Ecuador abolished slavery in 1852. Yet, off the record, Black residents lived in enslaved conditions from 1859–1939 in Britain's Ecuadorian colony (Fisher, 2000; Leon and Rosa, 2013). Most Ecuadorians are unaware of Great Britain's imperial colony in Northern Esmeraldas and the price of independence for resident Afro-Ecuadorian and Indigenous peoples. Many Esmeraldeño people, however, remember, and they still await repayment for the gold, timber, rubber, vegetable ivory, and other products extracted from their lands. Figure 3 shows San Lorenzo youth marching to re-exist: to put their ancestors’ experiences on the map and re-story official versions of Ecuadorian history.

March for independence day. From left to right, the signs say, “In 1869, the zone of San Lorenzo was handed over to the English company, Ecuador Land. The English were the only ones with access to the zone's activities. They had their coin called ‘Pailón’ for their commercial transactions. The pailón circulated in San Lorenzo, Concepción, Eloy Alfaro, and Borbón. They converted us into colonists of our own lands. They deprived us of our constitutional rights. This colonialist situation lasted until 1939 when our territory was returned to Ecuador.” (Photo by author, 10 August 2009).
Re-existing amidst contemporary Ecuadorian Chocó landscape transformations
When I arrived in San Lorenzo canton in 1997, the Chocó rainforests exhaled with life. The rivers ran clear, and the children's favorite activity was to swim in the streams that glittered in the golden tropical sunlight (Figure 4).

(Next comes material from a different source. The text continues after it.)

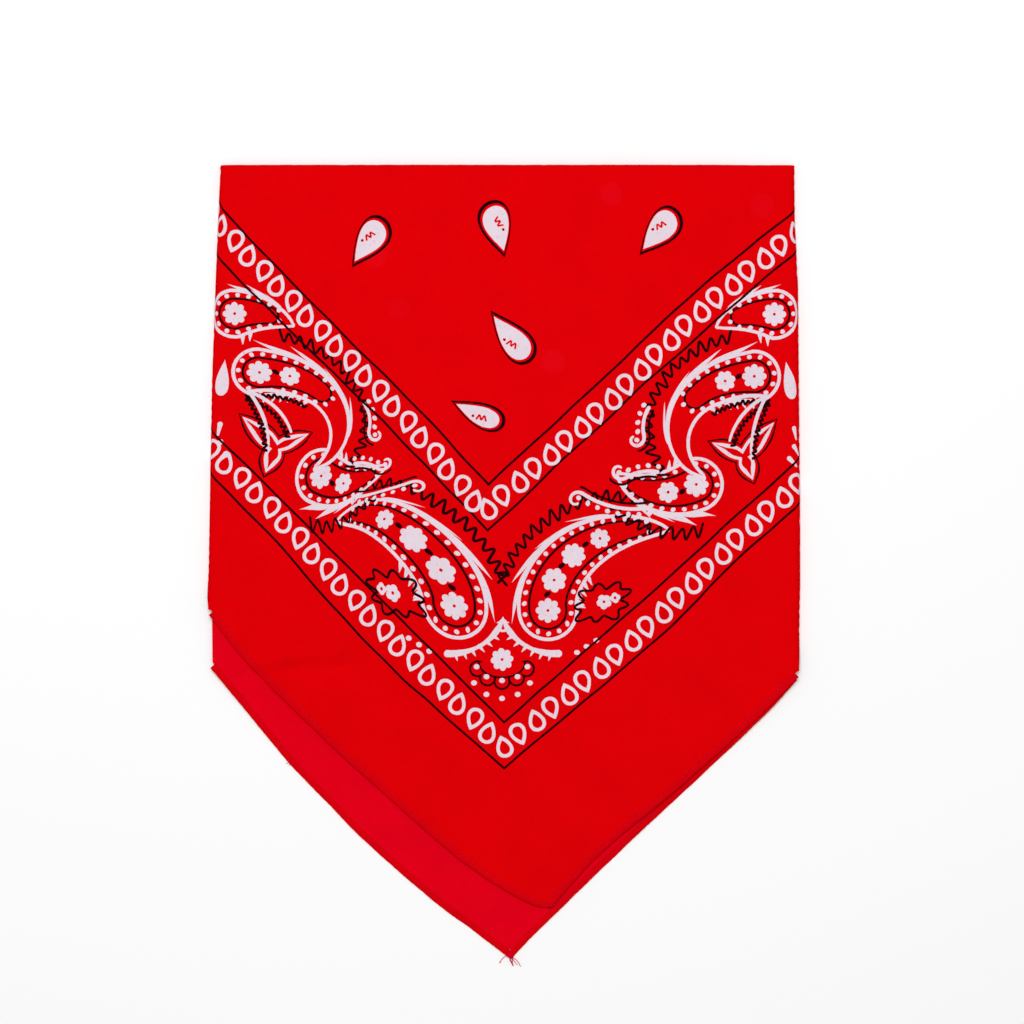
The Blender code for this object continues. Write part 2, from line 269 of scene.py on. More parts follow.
def tulip(heart, petals):
    for colour, grow in (("black", 4.4), ("red", 2.8), ("white", 0.4), ("red", -2.8)):
        for heading, long, width in petals:
            h = math.radians(heading)
            reach = long + grow * 0.62
            line = respaced(np.array((heart, (heart[0] + reach * math.cos(h), heart[1] + reach * math.sin(h)))),
            0.5)
            put(colour, sweep(line, (width * 0.8 + grow, width * 1.15 + grow, width * 0.75 + grow, max(0.15,
            0.3 + grow * 0.08))))


paisleyLook = {"line": 1.7, "inner": 0.64, "innerLine": 1.15, "tail": 2.6, "bead": 2.5, "beadPitch": 5.6,
               "zigzagAway": 9.0, "zigzagFrom": 35, "zigzagPitch": 5.6, "zigzagReach": 2.6}
paisleys = (
    {"place": (22, -24), "length": 82, "width": 28, "start": 104, "turn": -112, "ease": 0.62, "taper": 1.7,
            "body": 0.84, "flowers": 4, "flames": 4, "flameReach": 4.6, "seed": 1},
    {"place": (96, 39), "length": 42, "width": 25, "start": 208, "turn": -70, "ease": 1.0, "taper": 1.4,
            "body": 0.78, "flowers": 2, "flames": 4, "flameReach": 6.0, "seed": 7},
    {"place": (125, 93), "length": 78, "width": 24, "start": 184, "turn": 150, "ease": 1.5, "taper": 0.9,
            "body": 0.42, "flowers": 2, "flames": 4, "flameReach": 4.6, "seed": 8},
    {"place": (135, 124), "length": 30, "width": 23, "start": 172, "turn": 40, "ease": 1.0, "taper": 1.1,
            "body": 0.6, "flowers": 1, "flames": 3, "flameReach": 3.0, "seed": 15})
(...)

Clean stream in the Ecuadorian Chocó, pre-oil palm plantations (Photo by author, 1999).
Right before the turn of the millennium, a drastic shift took place. Many local people report that oil palm companies began forcibly grabbing land from ancestral Afro-descendant communities with violent tactics, including threats, bands of hitmen, causing intercultural land conflicts 16 , and corroboration with local officials. Other Afro-Ecuadorian people chose to sell their lands out of desperation. The result was the same: Forest landscapes and food forests were converted to monocultural oil palm plantations (Figure 5).

Los Andes oil palm plantation: Monoculture landscape. (Photo by Roots & Routes IC Intercultural Drone Team, 18 April 2019).
Forest protector Aquilino Erazo speaks to the effects of deforestation: “[The oil palm companies] have brought us problems because they have destroyed many hectares of forest. They have extinguished many species of animals that no longer exist” (Roots & Routes IC-Selvas Producciones, 2020). (See Figure 6).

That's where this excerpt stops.